What is TB?
TB is a disease caused by a 'germ' called mycobacterium tuberculosis. It usually attacks the lungs but it can affect almost any part of the body.
Why is TB important?
It is important because 1/3 of the world's population is infected with TB and millions of people die of TB each year. TB can kill if left untreated, however it can be cured with medication.
Who can get TB?
Anybody can get TB.
How is TB spread?
When a person with TB disease of the lungs coughs or sneezes the germs go into the air and can be breathed in by people close by, especially people who have close contact over a prolonged period of time.
What will happen if I get infected with TB?
Most people who breathe in TB germs do not get sick with TB. Usually the body defence suppress the TB germs, causing the germs to "sleep". As long as the germs are sleeping, the person stays well, and cannot pass the germs to other people. Sometimes after months or years, the "sleeping" germs can wake up and cause TB disease. The chance of this happening is low, about 1 in 10 over the lifetime and is most likely to happen if the immune system is weakened (eg: by diabetes, kidney disease, stress, poor nutrition).
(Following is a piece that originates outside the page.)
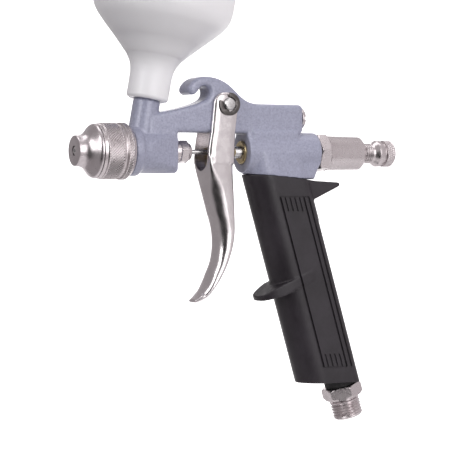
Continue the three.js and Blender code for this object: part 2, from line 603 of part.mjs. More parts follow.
function cupLid() {
  const shell = solid(turned([[LID.skirt, CUP_R - 0.8 + FIT], [LID.skirt, LID.r],
    [LID.top - 1.6, LID.r], [LID.top, LID.r - 1.8], [LID.top, VENT.r],
    [VENT.top, VENT.r], [VENT.top, 1.4], [LID.under, 1.4], [LID.under, CUP_R - 0.8 + FIT]], WIDE));
  const notches = [];
  for (let i = 0; i < 12; i += 1) {
    const angle = (i * Math.PI) / 6;
    notches.push(solid(rodZ(LID.skirt - 1, LID.top - 2.4, 1.6, 8)
      .translate((LID.r + 0.7) * Math.cos(angle), (LID.r + 0.7) * Math.sin(angle), 0)));
  }
  return shell.subtract(notches.reduce((a, b) => a.add(b)));
}

function ventCap() {
  return turned([[LID.top + FIT, VENT.r + FIT], [LID.top + FIT, 5.2], [VENT.top + 1, 5.2],
    [VENT.top + 2.2, 4.2], [VENT.top + 2.2, 0], [VENT.top + FIT, 0],
    [VENT.top + FIT, VENT.r + FIT]], FINE);
}

cup.add(piece("cup_body", cupBody(), cupPlastic()));
cup.add(piece("cup_seal", turned(tube(10.2, 10.75, 3.1, 5.1), FINE), rubber()));
cup.add(piece("cup_strainer", strainer(), sealPlastic()));
cup.add(piece("lid_liner", turned(tube(CUP_TOP + 0.2, LID.under - 0.2, 1.6, 28.8), WIDE),
  sealPlastic()));
cup.add(piece("cup_lid", cupLid(), lidPlastic()));
cup.add(piece("vent_cap", ventCap(), lidPlastic()));

// ---------------------------------------------------------------- origin
const inletEnd = new THREE.Vector3(INLET_OFFSET, 0, INLET_END).applyMatrix4(handle.matrix);
gun.position.copy(inletEnd).negate();

const group = new THREE.Group();
group.add(gun);

export default group;
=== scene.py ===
import json
import math

import bmesh
import bpy
from mathutils import Matrix, Vector


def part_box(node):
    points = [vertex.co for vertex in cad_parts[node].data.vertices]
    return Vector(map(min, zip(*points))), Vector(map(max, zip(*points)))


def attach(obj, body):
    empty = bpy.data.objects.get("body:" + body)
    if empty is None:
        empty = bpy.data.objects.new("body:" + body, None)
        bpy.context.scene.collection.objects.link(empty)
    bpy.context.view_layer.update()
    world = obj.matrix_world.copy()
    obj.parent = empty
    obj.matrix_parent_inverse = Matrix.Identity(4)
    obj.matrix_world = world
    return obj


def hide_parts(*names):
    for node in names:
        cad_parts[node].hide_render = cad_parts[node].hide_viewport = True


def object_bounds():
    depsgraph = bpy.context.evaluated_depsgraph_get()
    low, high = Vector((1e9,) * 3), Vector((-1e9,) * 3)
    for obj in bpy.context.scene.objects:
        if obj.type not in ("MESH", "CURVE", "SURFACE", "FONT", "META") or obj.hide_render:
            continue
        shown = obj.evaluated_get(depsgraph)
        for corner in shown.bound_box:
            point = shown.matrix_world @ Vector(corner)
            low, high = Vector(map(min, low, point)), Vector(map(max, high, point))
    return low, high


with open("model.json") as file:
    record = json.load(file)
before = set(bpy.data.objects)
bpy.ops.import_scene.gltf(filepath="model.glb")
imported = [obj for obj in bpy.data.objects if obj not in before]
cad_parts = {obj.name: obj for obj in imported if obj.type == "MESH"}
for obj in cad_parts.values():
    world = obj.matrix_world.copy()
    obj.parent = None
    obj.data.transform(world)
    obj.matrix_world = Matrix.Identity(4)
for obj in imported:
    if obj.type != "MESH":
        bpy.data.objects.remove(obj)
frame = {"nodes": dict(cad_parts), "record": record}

CAD_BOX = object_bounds()
MM = 0.001
TAU = 2 * math.pi

# ---------------------------------------------------------------- places read from the frame
JOINTS = {joint["name"]: joint for joint in frame["record"]["behaviour"]["joints"]}
SCALE = Matrix.Scale(MM, 4)
NEEDLE_TIP = -71.6  # needle's front end along the barrel, mm from the barrel's origin
needle_low, needle_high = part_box("fluid_needle")
ORIGIN = Vector((needle_low[0] - NEEDLE_TIP * MM, 0, (needle_low[2] + needle_high[2]) / 2))
BARREL = Matrix.Translation(ORIGIN) @ SCALE  # millimetres from the barrel's origin
ALONG_X = BARREL @ Matrix.Rotation(math.pi / 2, 4, "Y")  # a turned piece's axis laid on the barrel
SIDE = BARREL @ Matrix.Rotation(math.pi / 2, 4, "X")  # a side view, swept across the gun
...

What are the main signs and symptoms of TB?
• A cough of more than 3 weeks duration
• increased tiredness
• night sweats
• weight loss
What do I do if I have some of the symptoms of TB?
Go to a doctor or student health clinic. Seek medical advice early.
I know someone with TB, should I avoid them?
No, once they have been taking their TB medication for a few weeks they are no longer infectious .
What if I have been vaccinated with BCG?
This does not always protect people from TB. The benefit of the BCG is greatest in young children and lessens over time.
How can I ensure good health?
• Get plenty of sleep
• Eat regular healthy meals (with plenty of fruit and vegetables)
• Go to the doctor if you feel unwell, especially if you have TB symptoms.